Gloria Luca, born in Iaşi, Romania, in 1988, is a visual artist and researcher who lives in Madrid. She studied the post-MA course “Critical Images” at the Royal Institute of Art in Stockholm, and has participated in different international programmes as an artist-in-residence and held a scholarship at the first edition of the Laboratory of Art and Thought organised by Es Baluard - Museu d’Art Contemporani de Palma. Furthermore, she is the author of Dan Perjovschi: The Horizontal Newspaper – A School of Text and Image, published by Curtea Veche Publishing in Bucharest, inside the framework of the participation of artist Dan Perjovschi at documenta fifteen (Kassel, 2022). Further information is available on her website: www.glorialuca.net.

Concha Mateos, born in Plasencia in 1965, is a research professor at Rey Juan Carlos University in Madrid. She earned a degree in Information Sciences in 1990, in the strand of the Audiovisual Image, from the Complutense University of Madrid (UCM) and was awarded an Honorary Doctorate Award in Social Sciences from the University of La laguna, Santa Cruz de Tenerife, in 2004. Her line of research focuses on the relationship between the media and social change, particularly the study of the change of civilisation in climate mutation. Before embarking on her academic career, she was a journalist and communications adviser in political organisations.

Biel Navarro holds a degree in Sociology and an MA in the Sociocultural Analysis of Knowledge and Communication from the Complutense University of Madrid (UCM). His concerns revolve around STS (Science, Technology and Society) studies and gender studies, and he works in the context of material culture, the environment and feminisms from new materialisms and posthumanism.

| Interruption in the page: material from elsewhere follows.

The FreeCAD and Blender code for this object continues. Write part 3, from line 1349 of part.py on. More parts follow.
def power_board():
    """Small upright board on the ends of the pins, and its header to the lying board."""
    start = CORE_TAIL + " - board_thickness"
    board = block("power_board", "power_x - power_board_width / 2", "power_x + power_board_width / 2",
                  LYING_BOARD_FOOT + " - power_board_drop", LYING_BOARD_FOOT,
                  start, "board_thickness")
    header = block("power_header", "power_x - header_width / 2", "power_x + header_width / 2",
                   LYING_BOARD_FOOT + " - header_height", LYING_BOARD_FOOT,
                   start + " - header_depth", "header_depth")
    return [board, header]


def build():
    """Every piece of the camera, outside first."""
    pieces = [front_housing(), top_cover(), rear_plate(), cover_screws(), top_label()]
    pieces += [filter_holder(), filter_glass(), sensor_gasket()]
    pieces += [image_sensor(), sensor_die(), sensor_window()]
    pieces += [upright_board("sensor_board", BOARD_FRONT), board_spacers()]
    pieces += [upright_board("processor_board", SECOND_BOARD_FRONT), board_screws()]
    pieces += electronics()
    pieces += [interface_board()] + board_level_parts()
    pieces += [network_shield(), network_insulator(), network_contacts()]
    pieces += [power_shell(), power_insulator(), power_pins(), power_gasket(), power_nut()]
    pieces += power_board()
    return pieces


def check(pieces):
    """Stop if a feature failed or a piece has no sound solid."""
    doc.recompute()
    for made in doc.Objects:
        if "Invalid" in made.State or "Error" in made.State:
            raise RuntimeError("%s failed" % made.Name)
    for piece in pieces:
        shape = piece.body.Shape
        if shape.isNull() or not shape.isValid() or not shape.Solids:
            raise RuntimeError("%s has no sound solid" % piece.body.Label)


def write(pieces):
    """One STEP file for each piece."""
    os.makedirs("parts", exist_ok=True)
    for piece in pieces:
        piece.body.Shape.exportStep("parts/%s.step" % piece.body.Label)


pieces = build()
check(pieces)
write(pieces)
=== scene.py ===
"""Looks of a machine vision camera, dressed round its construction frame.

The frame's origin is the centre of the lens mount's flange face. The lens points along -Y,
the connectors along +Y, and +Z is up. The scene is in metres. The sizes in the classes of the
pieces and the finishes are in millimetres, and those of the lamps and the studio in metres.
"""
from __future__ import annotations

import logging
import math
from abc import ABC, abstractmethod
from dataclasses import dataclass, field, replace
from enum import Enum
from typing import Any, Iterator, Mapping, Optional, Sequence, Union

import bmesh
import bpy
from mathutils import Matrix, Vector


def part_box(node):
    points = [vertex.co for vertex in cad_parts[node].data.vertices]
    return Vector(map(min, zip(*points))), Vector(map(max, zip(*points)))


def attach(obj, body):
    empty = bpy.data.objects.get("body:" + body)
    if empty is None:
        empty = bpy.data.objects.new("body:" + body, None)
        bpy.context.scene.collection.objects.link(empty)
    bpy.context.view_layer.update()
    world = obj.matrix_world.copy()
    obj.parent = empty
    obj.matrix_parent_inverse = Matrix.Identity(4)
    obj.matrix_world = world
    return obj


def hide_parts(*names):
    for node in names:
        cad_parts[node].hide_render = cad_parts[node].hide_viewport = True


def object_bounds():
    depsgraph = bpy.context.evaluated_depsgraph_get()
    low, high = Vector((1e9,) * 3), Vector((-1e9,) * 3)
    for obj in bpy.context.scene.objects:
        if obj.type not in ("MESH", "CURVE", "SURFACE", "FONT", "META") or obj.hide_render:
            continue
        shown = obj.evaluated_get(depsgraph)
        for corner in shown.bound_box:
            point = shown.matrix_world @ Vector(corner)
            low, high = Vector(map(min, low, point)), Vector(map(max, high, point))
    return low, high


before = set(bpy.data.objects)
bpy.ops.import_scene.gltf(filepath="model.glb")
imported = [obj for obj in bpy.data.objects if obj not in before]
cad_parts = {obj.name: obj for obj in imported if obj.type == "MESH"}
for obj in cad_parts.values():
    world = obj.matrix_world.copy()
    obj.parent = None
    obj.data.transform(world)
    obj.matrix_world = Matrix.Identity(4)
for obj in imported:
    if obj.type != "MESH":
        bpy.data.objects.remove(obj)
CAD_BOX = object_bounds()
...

Deyvi Papo is an architect and researcher who specialises in urban cultural studies. His research focuses on the intersection between urbanism, architecture, visual culture and museology, with a specific interest in the dynamics of public institutions, particularly museums. His work explores different cultural manifestations in public space and their influence on the curatorial sphere. He is currently working on projects that explore themes such as gentrification, touristification and so-called placemaking in Istanbul, examining how these dynamics influence the configuration and transformation of the city.

Florencia Rojas is a visual artist who was born in Argentina in 1984 and currently lives in Madrid. She has held solo shows like Avenida de los Poblados, sin número, curated by Jesús Alcaide (OTR., Madrid, 2022) and Como una casa (Galería Rosa Santos, Madrid, 2024) and has taken part in numerous collective exhibitions at different art institutions, for instance TEA (Tenerife Espacio de las Artes, Santa Cruz de Tenerife), the Círculo de Bellas Artes (Madrid), the Centro Andaluz de Arte Contemporáneo (CAAC, Sevilla), the Centro de Creación Contemporánea de Andalucía (C3A, Córdoba), the Community of Madrid’s Sala de Arte Joven, the Bilbaoarte Foundation (Bilbao), Matadero (Madrid) and the Centro Cultural España en Córdoba (Argentina).

Elia Romera-Figueroa holds a PhD from Duke University and is a CIVIS3i - Marie Skłodowska-Curie Actions CoFund post-doctoral researcher at the Autonomous University of Madrid (UAM) and a lecturer at New York University (NYU, Madrid). She specialises in Iberian Cultural Studies from the twentieth and twenty-first centuries, with a focus on gender studies and sexuality, memory studies, performance, music, sound and, more recently, LatinX studies, a working strand that has led to her co-editing a monograph in the magazine Cultural Dynamics, under the title “Transatlantic LatinX Studies, Iberian Studies, and the Global South” (vol. 36, no. 1–2, February–May, 2024).

Georgina Solà, born in Barcelona in 2000, studied literary and linguistic preparatory classes in Paris, and is a French-Catalan translator of literature and essay. She regularly writes for the Quadern supplement from the El País newspaper.

Camila Viéitez, born in Santiago de Compostela in 1992, is an illustrator and designer. She contributes to different projects with artists and institutions, where she explores contemporary themes through the use of traditional techniques, and vice versa. She has self-published fanzines, many of them comedic, and has also worked with “serious” cultural associations. Furthermore, she has taught at the Istituto Europeo di Design (IED), in Madrid, and was a resident researcher on the first edition of Connective Tissue, the Museo Reina Sofía’s Study Programme in Critical Museology, Artistic Research Practices and Cultural Studies (2023).